When the agent does need input, the question appears in the conversation. The user responds. The agent continues. No modals, no popups, no approval queues.
The trust ramp
Trust between a user and an AI agent is not static. It builds over time through repeated successful interactions.
A user's first interaction with an agent is cautious. They give a small, low-stakes task. "Read this file and tell me what is in it." They watch the output. They verify it against the actual file. They confirm the agent did what they expected.
The second interaction is slightly bolder. "Read these three files and create a comparison." They check the output less meticulously. They trust the file reading capability because it worked correctly last time.

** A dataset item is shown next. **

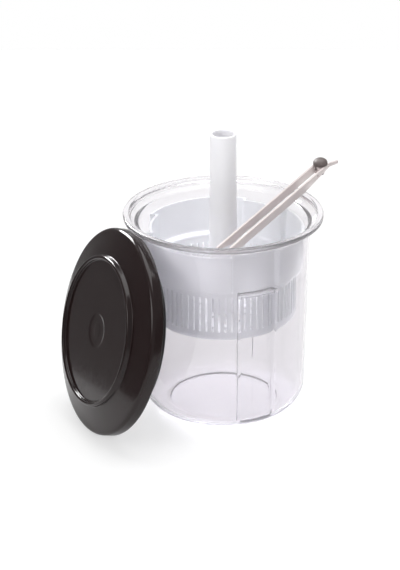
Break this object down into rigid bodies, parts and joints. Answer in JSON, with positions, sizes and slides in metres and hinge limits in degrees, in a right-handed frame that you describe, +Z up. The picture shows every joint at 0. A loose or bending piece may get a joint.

By the tenth interaction, the user is delegating complex, multi-step tasks. "Analyze all the contracts in this folder, extract the key terms, compare them against our standard template, and flag any deviations." They trust the agent's file reading, document parsing, analysis, and output formatting because each capability has been validated through repeated use.
This trust ramp has implications for agent design.
Early interactions should be transparent. The agent should show its work: which files it read, what it extracted, how it reached its conclusions. This transparency helps the user calibrate their trust.
Later interactions should be efficient. Once trust is established, the user does not need a play-by-play. They need the result. The agent can be more concise, showing less intermediate reasoning and more final output.
Trust is per-capability, not global. A user might trust the agent's file reading completely but be skeptical of its analytical conclusions. Trust builds independently for each capability. The agent should not assume that trust in one area extends to all areas.
Trust is fragile. One significant error can reset the trust level. If the agent produces a badly wrong analysis, the user reverts to checking everything carefully. The agent needs to maintain accuracy consistently, not just on average.
The broader design lesson
The human-in-the-loop question is fundamentally a question about design values.
Products that interrupt constantly value the appearance of safety over the reality of productivity. Products that never interrupt value speed over the user's peace of mind. Products that interrupt thoughtfully value the user's time and judgment equally.
The right answer is not a technical specification. It is a design philosophy. What kind of relationship do you want between the human and the agent?
If the agent is a tool -- something you operate step by step -- then approval dialogs make sense. You are in control. The tool does nothing without your explicit direction.
If the agent is a collaborator -- something that works alongside you, handling tasks within its competence and escalating decisions outside it -- then the ask-in-chat pattern makes sense. You delegate. The agent delivers. You intervene when needed.
If the agent is a crew member -- something that takes ownership of tasks, manages its own workflow, and comes to you only for genuine decision points -- then high autonomy with smart boundaries makes sense. You set the direction. The agent handles the execution.
docrew is designed around the crew member model. The agent takes ownership. It does the work. It asks when it genuinely needs your judgment. The rest of the time, it stays out of your way and delivers results.
This is not the only valid design choice. But it is the one that respects the fundamental promise of AI agents: that they do the work, so you do not have to.
The trust ramp makes this work in practice. New users get a more communicative agent that shows its reasoning. Experienced users get a more autonomous one that delivers results with less narration. The underlying capability is the same. The interface adapts to the relationship.
That is the design lesson. Human-in-the-loop is not a feature you add or remove. It is a relationship you design. And the best relationships are the ones where both sides know when to speak and when to act.